Markov Chain Model Integrates Seismic Reliability and Recovery Dynamics

The preprint proposes embedding recovery states directly into system dynamics rather than treating them as post-processing steps, replacing Poissonian assumptions with state-dependent transitions. Transient analysis yields time-dependent failure probabilities while the expected operational time fraction quantifies resilience, computed via spectral decomposition of the generator matrix. Results indicate recovery rates alter long-term resilience metrics even when conventional reliability indices remain stable.

Standard PBEE frameworks developed for single-event assessment now face pressure from compound seismic sequences and aging infrastructure under climate-amplified hazards. The Markov approach connects these by tracking cumulative damage without memoryless renewal, addressing gaps in life-cycle analysis for critical facilities where downtime costs dominate.

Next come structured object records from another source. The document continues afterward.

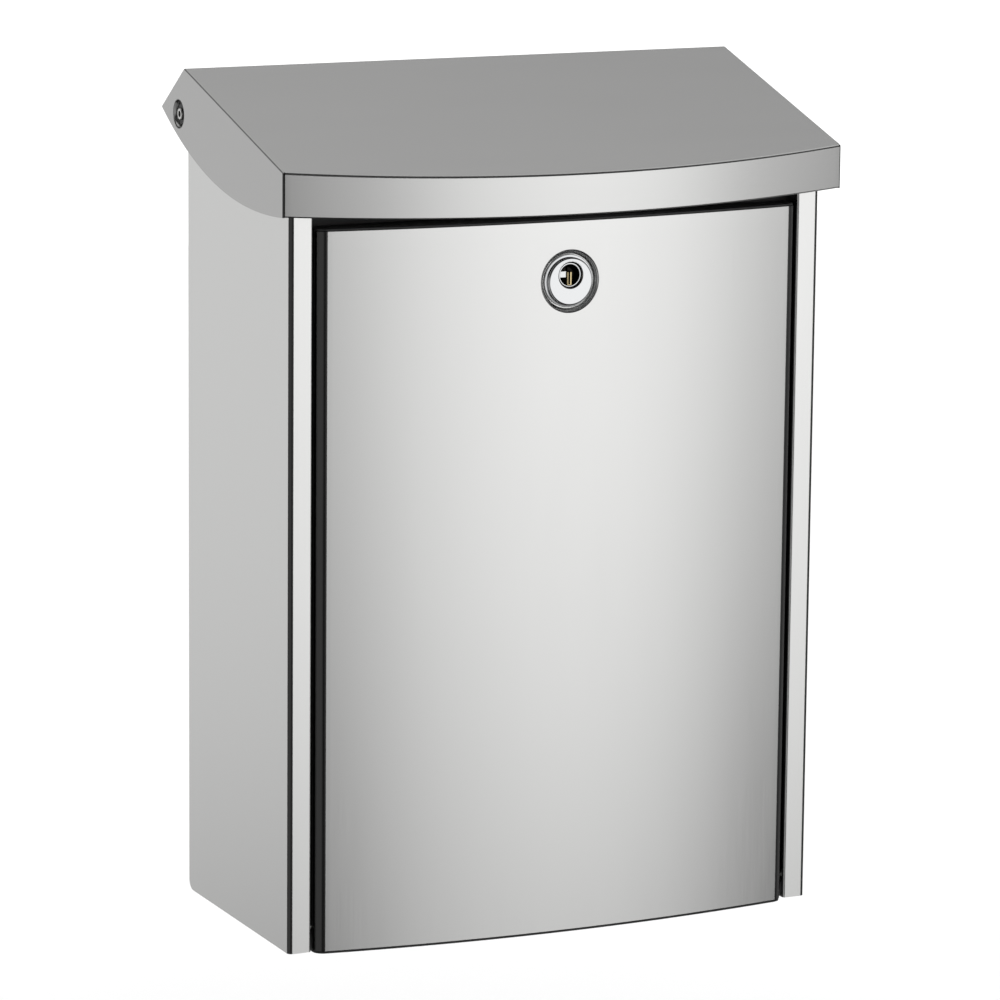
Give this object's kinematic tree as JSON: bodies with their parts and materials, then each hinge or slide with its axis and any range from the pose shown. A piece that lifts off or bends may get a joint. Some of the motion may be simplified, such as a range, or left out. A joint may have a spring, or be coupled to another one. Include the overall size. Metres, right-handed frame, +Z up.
{
  "type": "wall mounted mailbox",
  "caption": "Stainless steel wall mailbox with a sloping hinged rain hood over the letter slot and a bowed, bottom-hinged front door with a round cam lock.",
  "frame": {"origin": "on the wall plane, at the centre of the four wall spacers", "axes": "+Z up, -Y towards the front, +X to the right of a person facing the door"},
  "size_m": [0.29, 0.1751, 0.4107],
  "materials": {
    "brushed_steel": "fine brushed stainless steel",
    "bright_steel": "turned stainless steel",
    "black_plastic": "satin black moulded plastic",
    "black_coating": "matt black powder coat",
    "rubber": "matt black rubber",
    "lock_chrome": "polished chrome plate",
    "lock_brass": "machined brass, lightly nickel plated",
    "zinc_plate": "zinc plated steel"
  },
  "bodies": {
    "housing": {"side_panel_right": "brushed_steel", "side_panel_left": "brushed_steel", "back_plate": "brushed_steel", "floor_tray": "brushed_steel", "slot_crossbar": "black_coating", "wall_spacer_lower_left": "black_plastic", "wall_spacer_upper_left": "black_plastic", "wall_spacer_lower_right": "black_plastic", "wall_spacer_upper_right": "black_plastic", "hood_pad_right": "rubber", "hood_pad_left": "rubber", "door_buffer_right": "rubber", "door_buffer_left": "rubber", "hood_bush_right": "black_plastic", "hood_bush_left": "black_plastic", "hood_washer_right": "black_plastic", "hood_washer_left": "black_plastic", "hood_rivet_right": "bright_steel", "hood_rivet_left": "bright_steel"},
    "hood": {"hood_shell": "brushed_steel"},
    "door": {"door_frame": "black_plastic", "door_skin": "brushed_steel", "hinge_pin_right": "bright_steel", "hinge_pin_left": "bright_steel", "lock_body": "lock_chrome", "lock_nut": "zinc_plate"},
    "lock": {"lock_plug": "lock_brass", "lock_cam": "zinc_plate", "cam_screw": "zinc_plate"}
  },
  "joints": [
    {"name": "hood_hinge", "type": "hinge", "parent": "housing", "child": "hood", "pos_m": [0, -0.02533, 0.19689], "axis": [-1, 0, 0], "range_deg": [0, 70]},
    {"name": "door_hinge", "type": "hinge", "parent": "housing", "child": "door", "pos_m": [0, -0.14453, -0.1789], "axis": [1, 0, 0], "range_deg": [0, 90]},
    {"name": "lock_turn", "type": "hinge", "parent": "door", "child": "lock", "pos_m": [0, -0.16, 0.1302], "axis": [0, 1, 0], "range_deg": [0, 90]}
  ]
}
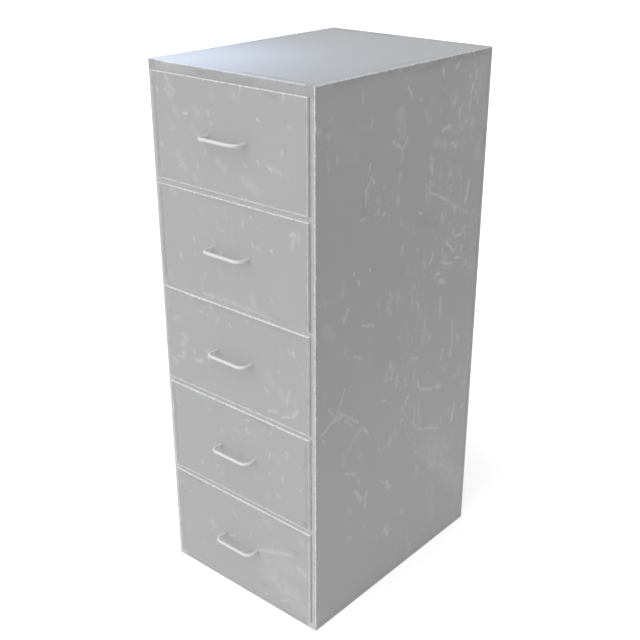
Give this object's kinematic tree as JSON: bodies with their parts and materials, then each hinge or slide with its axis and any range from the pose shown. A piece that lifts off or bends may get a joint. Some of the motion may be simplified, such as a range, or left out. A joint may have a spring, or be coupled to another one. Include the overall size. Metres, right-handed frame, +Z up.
{
  "type": "filing cabinet",
  "caption": "Tall steel filing cabinet with a column of drawers on roller runners, each with a bent-rod pull.",
  "frame": {"origin": "centre of the carcass's base, on the floor", "axes": "+Z up, -Y out of the front where the drawers open, +X to the right seen from the front"},
  "size_m": [0.48, 0.6702, 1.3],
  "materials": {
    "outer_enamel": "worn light grey enamel, semi-matt",
    "inner_enamel": "thin grey enamel, matt",
    "pull_metal": "satin",
    "zinc_plate": "zinc plated, dull",
    "nylon": "natural nylon",
    "buffer_rubber": "matt"
  },
  "bodies": {
    "cabinet": {"left_side_panel": "outer_enamel", "right_side_panel": "outer_enamel", "top_panel": "outer_enamel", "back_panel": "inner_enamel", "base_pan": "inner_enamel", "bottom_rail": "outer_enamel", "front_rail_1": "outer_enamel", "front_rail_2": "outer_enamel", "front_rail_3": "outer_enamel", "front_rail_4": "outer_enamel", "front_uprights": "inner_enamel", "rear_uprights": "inner_enamel", "runner_buffers": "buffer_rubber", "cabinet_runners_1": "zinc_plate", "cabinet_runners_2": "zinc_plate", "cabinet_runners_3": "zinc_plate", "cabinet_runners_4": "zinc_plate", "cabinet_runners_5": "zinc_plate"},
    "drawer_1": {"drawer_front_1": "outer_enamel", "drawer_body_1": "inner_enamel", "drawer_back_1": "inner_enamel", "drawer_runners_1": "zinc_plate", "handle_1": "pull_metal", "handle_screws_1": "zinc_plate"},
    "cabinet_wheels_1": {"cabinet_wheels_1": "nylon"},
    "drawer_wheels_1": {"drawer_wheels_1": "nylon"},
    "drawer_2": {"drawer_front_2": "outer_enamel", "drawer_body_2": "inner_enamel", "drawer_back_2": "inner_enamel", "drawer_runners_2": "zinc_plate", "handle_2": "pull_metal", "handle_screws_2": "zinc_plate"},
    "cabinet_wheels_2": {"cabinet_wheels_2": "nylon"},
    "drawer_wheels_2": {"drawer_wheels_2": "nylon"},
    "drawer_3": {"drawer_front_3": "outer_enamel", "drawer_body_3": "inner_enamel", "drawer_back_3": "inner_enamel", "drawer_runners_3": "zinc_plate", "handle_3": "pull_metal", "handle_screws_3": "zinc_plate"},
    "cabinet_wheels_3": {"cabinet_wheels_3": "nylon"},
    "drawer_wheels_3": {"drawer_wheels_3": "nylon"},
    "drawer_4": {"drawer_front_4": "outer_enamel", "drawer_body_4": "inner_enamel", "drawer_back_4": "inner_enamel", "drawer_runners_4": "zinc_plate", "handle_4": "pull_metal", "handle_screws_4": "zinc_plate"},
    "cabinet_wheels_4": {"cabinet_wheels_4": "nylon"},
    "drawer_wheels_4": {"drawer_wheels_4": "nylon"},
    "drawer_5": {"drawer_front_5": "outer_enamel", "drawer_body_5": "inner_enamel", "drawer_back_5": "inner_enamel", "drawer_runners_5": "zinc_plate", "handle_5": "pull_metal", "handle_screws_5": "zinc_plate"},
    "cabinet_wheels_5": {"cabinet_wheels_5": "nylon"},
    "drawer_wheels_5": {"drawer_wheels_5": "nylon"}
  },
  "joints": [
    {"name": "drawer_1_slide", "type": "slide", "parent": "cabinet", "child": "drawer_1", "axis": [0, -1, 0], "range_m": [0, 0.45]},
    {"name": "cabinet_wheels_1_spin", "type": "hinge", "parent": "cabinet", "child": "cabinet_wheels_1", "pos_m": [0, -0.276, 1.10695], "axis": [1, 0, 0], "range_deg": [0, 2456]},
    {"name": "drawer_wheels_1_spin", "type": "hinge", "parent": "drawer_1", "child": "drawer_wheels_1", "pos_m": [0, 0.255, 1.10805], "axis": [1, 0, 0], "range_deg": [0, 2223]},
    {"name": "drawer_2_slide", "type": "slide", "parent": "cabinet", "child": "drawer_2", "axis": [0, -1, 0], "range_m": [0, 0.45]},
    {"name": "cabinet_wheels_2_spin", "type": "hinge", "parent": "cabinet", "child": "cabinet_wheels_2", "pos_m": [0, -0.276, 0.85575], "axis": [1, 0, 0], "range_deg": [0, 2456]},
    {"name": "drawer_wheels_2_spin", "type": "hinge", "parent": "drawer_2", "child": "drawer_wheels_2", "pos_m": [0, 0.255, 0.85685], "axis": [1, 0, 0], "range_deg": [0, 2223]},
    {"name": "drawer_3_slide", "type": "slide", "parent": "cabinet", "child": "drawer_3", "axis": [0, -1, 0], "range_m": [0, 0.45]},
    {"name": "cabinet_wheels_3_spin", "type": "hinge", "parent": "cabinet", "child": "cabinet_wheels_3", "pos_m": [0, -0.276, 0.60455], "axis": [1, 0, 0], "range_deg": [0, 2456]},
    {"name": "drawer_wheels_3_spin", "type": "hinge", "parent": "drawer_3", "child": "drawer_wheels_3", "pos_m": [0, 0.255, 0.60565], "axis": [1, 0, 0], "range_deg": [0, 2223]},
    {"name": "drawer_4_slide", "type": "slide", "parent": "cabinet", "child": "drawer_4", "axis": [0, -1, 0], "range_m": [0, 0.45]},
    {"name": "cabinet_wheels_4_spin", "type": "hinge", "parent": "cabinet", "child": "cabinet_wheels_4", "pos_m": [0, -0.276, 0.35335], "axis": [1, 0, 0], "range_deg": [0, 2456]},
    {"name": "drawer_wheels_4_spin", "type": "hinge", "parent": "drawer_4", "child": "drawer_wheels_4", "pos_m": [0, 0.255, 0.35445], "axis": [1, 0, 0], "range_deg": [0, 2223]},
    {"name": "drawer_5_slide", "type": "slide", "parent": "cabinet", "child": "drawer_5", "axis": [0, -1, 0], "range_m": [0, 0.45]},
    {"name": "cabinet_wheels_5_spin", "type": "hinge", "parent": "cabinet", "child": "cabinet_wheels_5", "pos_m": [0, -0.276, 0.10215], "axis": [1, 0, 0], "range_deg": [0, 2456]},
    {"name": "drawer_wheels_5_spin", "type": "hinge", "parent": "drawer_5", "child": "drawer_wheels_5", "pos_m": [0, 0.255, 0.10325], "axis": [1, 0, 0], "range_deg": [0, 2223]}
  ],
  "couplings": [
    {"joint": "cabinet_wheels_1_spin", "follows": "drawer_1_slide", "rad_per_m": 95.238},
    {"joint": "drawer_wheels_1_spin", "follows": "drawer_1_slide", "rad_per_m": 86.207},
    {"joint": "cabinet_wheels_2_spin", "follows": "drawer_2_slide", "rad_per_m": 95.238},
    {"joint": "drawer_wheels_2_spin", "follows": "drawer_2_slide", "rad_per_m": 86.207},
    {"joint": "cabinet_wheels_3_spin", "follows": "drawer_3_slide", "rad_per_m": 95.238},
    {"joint": "drawer_wheels_3_spin", "follows": "drawer_3_slide", "rad_per_m": 86.207},
    {"joint": "cabinet_wheels_4_spin", "follows": "drawer_4_slide", "rad_per_m": 95.238},
    {"joint": "drawer_wheels_4_spin", "follows": "drawer_4_slide", "rad_per_m": 86.207},
    {"joint": "cabinet_wheels_5_spin", "follows": "drawer_5_slide", "rad_per_m": 95.238},
    {"joint": "drawer_wheels_5_spin", "follows": "drawer_5_slide", "rad_per_m": 86.207}
  ]
}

Prior work on Markov models in reliability engineering and FEMA P-58 loss assessment treated recovery separately; this integration reveals sensitivity differences that isolated reliability calculations miss. Explicit recovery modeling becomes essential when repeated loading intervals shorten due to regional seismicity increases.

Next steps require calibration against empirical recovery datasets from recent earthquakes and extension to portfolios with spatially correlated ground motions to test scalability beyond the two archetypes examined.